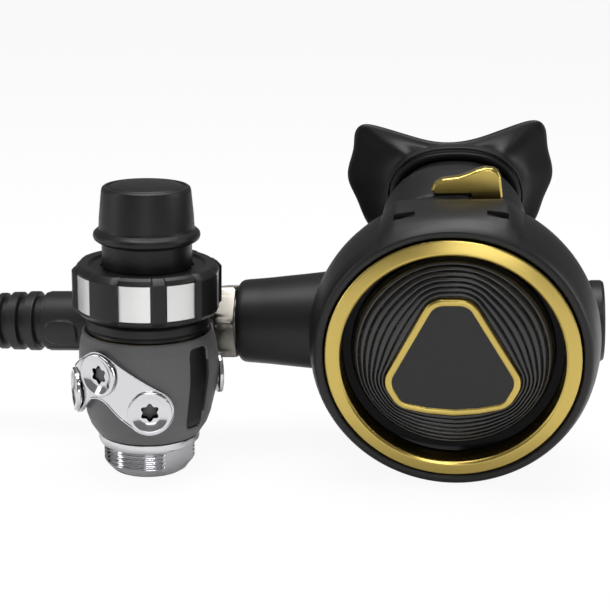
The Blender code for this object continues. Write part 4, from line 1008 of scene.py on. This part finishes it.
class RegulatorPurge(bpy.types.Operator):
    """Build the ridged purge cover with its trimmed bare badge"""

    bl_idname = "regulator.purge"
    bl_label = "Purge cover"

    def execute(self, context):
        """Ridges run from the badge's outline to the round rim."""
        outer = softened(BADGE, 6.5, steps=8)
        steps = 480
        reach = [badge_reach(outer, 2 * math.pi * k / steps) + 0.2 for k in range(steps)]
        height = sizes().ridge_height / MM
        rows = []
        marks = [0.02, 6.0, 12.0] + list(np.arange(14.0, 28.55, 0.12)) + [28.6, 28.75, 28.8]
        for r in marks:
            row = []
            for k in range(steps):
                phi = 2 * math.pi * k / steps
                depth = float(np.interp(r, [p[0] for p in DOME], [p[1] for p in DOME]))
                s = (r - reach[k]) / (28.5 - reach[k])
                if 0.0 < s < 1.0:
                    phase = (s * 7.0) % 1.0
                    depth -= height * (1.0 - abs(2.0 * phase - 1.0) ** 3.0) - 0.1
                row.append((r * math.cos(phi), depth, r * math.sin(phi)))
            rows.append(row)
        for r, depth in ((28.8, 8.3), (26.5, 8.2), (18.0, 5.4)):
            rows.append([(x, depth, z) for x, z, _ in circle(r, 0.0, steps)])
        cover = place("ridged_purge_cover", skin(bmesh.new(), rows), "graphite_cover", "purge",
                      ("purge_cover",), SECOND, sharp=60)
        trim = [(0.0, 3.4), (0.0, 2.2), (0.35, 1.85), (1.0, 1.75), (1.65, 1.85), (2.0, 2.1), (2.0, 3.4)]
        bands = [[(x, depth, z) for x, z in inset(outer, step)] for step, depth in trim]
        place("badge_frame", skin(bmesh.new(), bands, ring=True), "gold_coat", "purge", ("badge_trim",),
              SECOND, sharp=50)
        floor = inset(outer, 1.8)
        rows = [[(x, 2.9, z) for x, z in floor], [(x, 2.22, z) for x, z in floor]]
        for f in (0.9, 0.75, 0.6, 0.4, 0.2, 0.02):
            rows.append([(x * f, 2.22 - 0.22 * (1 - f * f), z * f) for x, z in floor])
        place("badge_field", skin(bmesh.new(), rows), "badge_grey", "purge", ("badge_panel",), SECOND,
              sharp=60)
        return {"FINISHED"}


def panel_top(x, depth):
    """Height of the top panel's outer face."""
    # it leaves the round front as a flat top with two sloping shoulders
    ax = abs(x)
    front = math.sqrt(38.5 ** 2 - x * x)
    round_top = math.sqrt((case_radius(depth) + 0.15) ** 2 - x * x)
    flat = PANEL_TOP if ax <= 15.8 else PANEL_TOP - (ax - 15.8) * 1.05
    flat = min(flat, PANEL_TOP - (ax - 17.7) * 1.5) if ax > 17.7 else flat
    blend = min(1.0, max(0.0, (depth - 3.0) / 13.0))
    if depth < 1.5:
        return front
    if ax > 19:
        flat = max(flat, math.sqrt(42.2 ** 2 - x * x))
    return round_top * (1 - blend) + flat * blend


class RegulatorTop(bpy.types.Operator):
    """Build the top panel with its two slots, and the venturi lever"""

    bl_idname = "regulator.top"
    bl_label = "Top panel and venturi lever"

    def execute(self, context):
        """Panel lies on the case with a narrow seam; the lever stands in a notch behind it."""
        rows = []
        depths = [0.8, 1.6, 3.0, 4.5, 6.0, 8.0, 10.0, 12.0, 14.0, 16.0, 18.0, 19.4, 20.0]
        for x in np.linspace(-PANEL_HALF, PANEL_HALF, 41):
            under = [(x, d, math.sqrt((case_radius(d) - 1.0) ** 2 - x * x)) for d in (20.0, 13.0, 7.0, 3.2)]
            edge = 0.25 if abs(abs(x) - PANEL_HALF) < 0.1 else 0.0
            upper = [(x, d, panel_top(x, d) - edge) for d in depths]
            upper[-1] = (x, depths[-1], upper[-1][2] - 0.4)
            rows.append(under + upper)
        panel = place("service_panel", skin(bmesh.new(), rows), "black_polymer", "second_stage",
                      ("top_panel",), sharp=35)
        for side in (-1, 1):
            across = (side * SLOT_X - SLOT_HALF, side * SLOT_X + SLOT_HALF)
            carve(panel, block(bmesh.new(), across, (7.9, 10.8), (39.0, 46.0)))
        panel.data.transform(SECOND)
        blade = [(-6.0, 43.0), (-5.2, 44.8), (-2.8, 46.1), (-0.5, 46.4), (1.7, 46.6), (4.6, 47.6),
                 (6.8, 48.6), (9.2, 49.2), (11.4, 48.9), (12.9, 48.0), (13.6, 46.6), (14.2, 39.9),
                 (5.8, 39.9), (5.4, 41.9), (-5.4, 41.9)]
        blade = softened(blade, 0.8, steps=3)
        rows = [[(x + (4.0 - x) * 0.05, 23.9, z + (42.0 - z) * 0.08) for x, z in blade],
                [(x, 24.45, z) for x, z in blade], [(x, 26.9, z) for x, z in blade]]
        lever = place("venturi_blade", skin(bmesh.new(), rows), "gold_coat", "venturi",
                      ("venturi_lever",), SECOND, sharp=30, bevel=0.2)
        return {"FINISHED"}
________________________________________
§ **EXERCISE OBJECTIVE**: Pull out each line holding the string "from".

§ **CORRECT OUTPUT**:
The Blender code for this object continues. Write part 4, from line 1008 of scene.py on. This part finishes it.
        """Ridges run from the badge's outline to the round rim."""